Although Redding, who died in 1998, is not as well known as Thurgood Marshall, he was also instrumental in arguing several cases before the Supreme Court during his career that extended over five decades. Working with Marshall, Redding was a member of the legal team that argued the historic Brown v. Board of Education case in 1954.

The naming of the dormitory, UD officials say, will provide an opportunity to integrate Redding’s legacy into the day-to-day life of the university.

“It’s a very significant event in the history of the university and it sends a very strong and positive symbol to students in general and African-Americans and other minority students in particular,” says Leland Ware, who holds the Louis L. Redding Chair, an endowed professorship in the Study of Law in the School of Public Policy and Administration that the university created in 1999.

In recent years, other universities have taken similar steps to honor those who led the efforts to desegregate. In 2004, Barnard College issued a public apology to the then 94-year-old Dorothy Height, the longtime president of the National Council of Negro Women, and awarded her with a degree, even though she had never attended Barnard. In 1929, Height applied to the women’s college but was denied entrance because the school’s quota for Black students—only two that year—was full.
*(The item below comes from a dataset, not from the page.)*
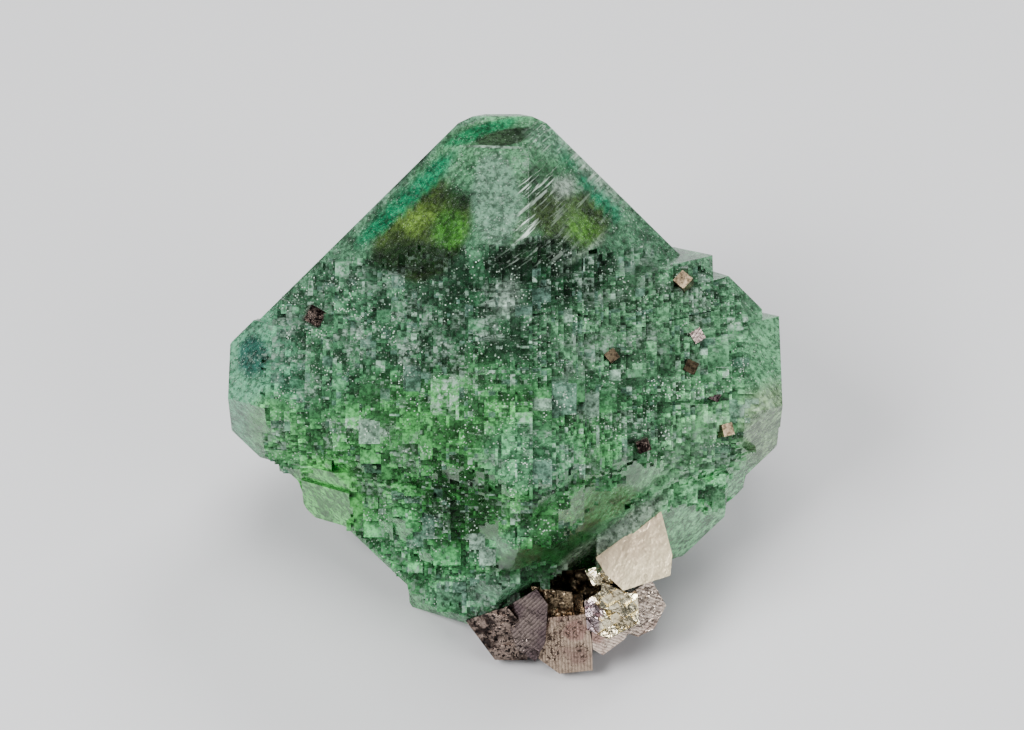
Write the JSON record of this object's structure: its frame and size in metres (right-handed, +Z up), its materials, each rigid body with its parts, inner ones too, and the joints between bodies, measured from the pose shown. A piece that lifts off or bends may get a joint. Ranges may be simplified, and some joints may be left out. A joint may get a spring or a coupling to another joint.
{
  "type": "mineral specimen",
  "caption": "Green fluorite octahedron with stepped cube growth, grown onto a cluster of metallic pyrite crystals at its lower corner, standing on its natural base.",
  "frame": {"origin": "centre of the bounding box in plan, at the ground the specimen rests on", "axes": "+Z up, -Y towards the front where the pyrite shows, +X to the viewer's right"},
  "size_m": [0.0546, 0.0522, 0.0434],
  "materials": {
    "fluorite": "clear to frosted green crystal with stepped faces",
    "pyrite": "natural metallic crystal faces, partly striated and tarnished"
  },
  "bodies": {
    "root": {"fluorite_crystal": "fluorite", "pyrite_cluster": "pyrite", "pyrite_grain_1": "pyrite", "pyrite_grain_2": "pyrite", "pyrite_grain_3": "pyrite", "pyrite_grain_4": "pyrite", "pyrite_grain_5": "pyrite", "pyrite_grain_6": "pyrite", "pyrite_grain_7": "pyrite", "pyrite_grain_8": "pyrite"}
  },
  "joints": []
}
She was forced to attend New York University.

The University of Missouri renamed its Black Culture Center after Lloyd Gaines, an African-American who tried to integrate the university’s all-White law school in 1936. The law school erected a plaque and portrait of Gaines in the front entrance of the law school and a scholarship was created in his honor for deserving minority students even though Gaines never enrolled.

In 2006, the university awarded Gaines—who went missing in 1939 and was never found—with a law degree posthumously, making him the most famous African-American alum who actually never even attended the university.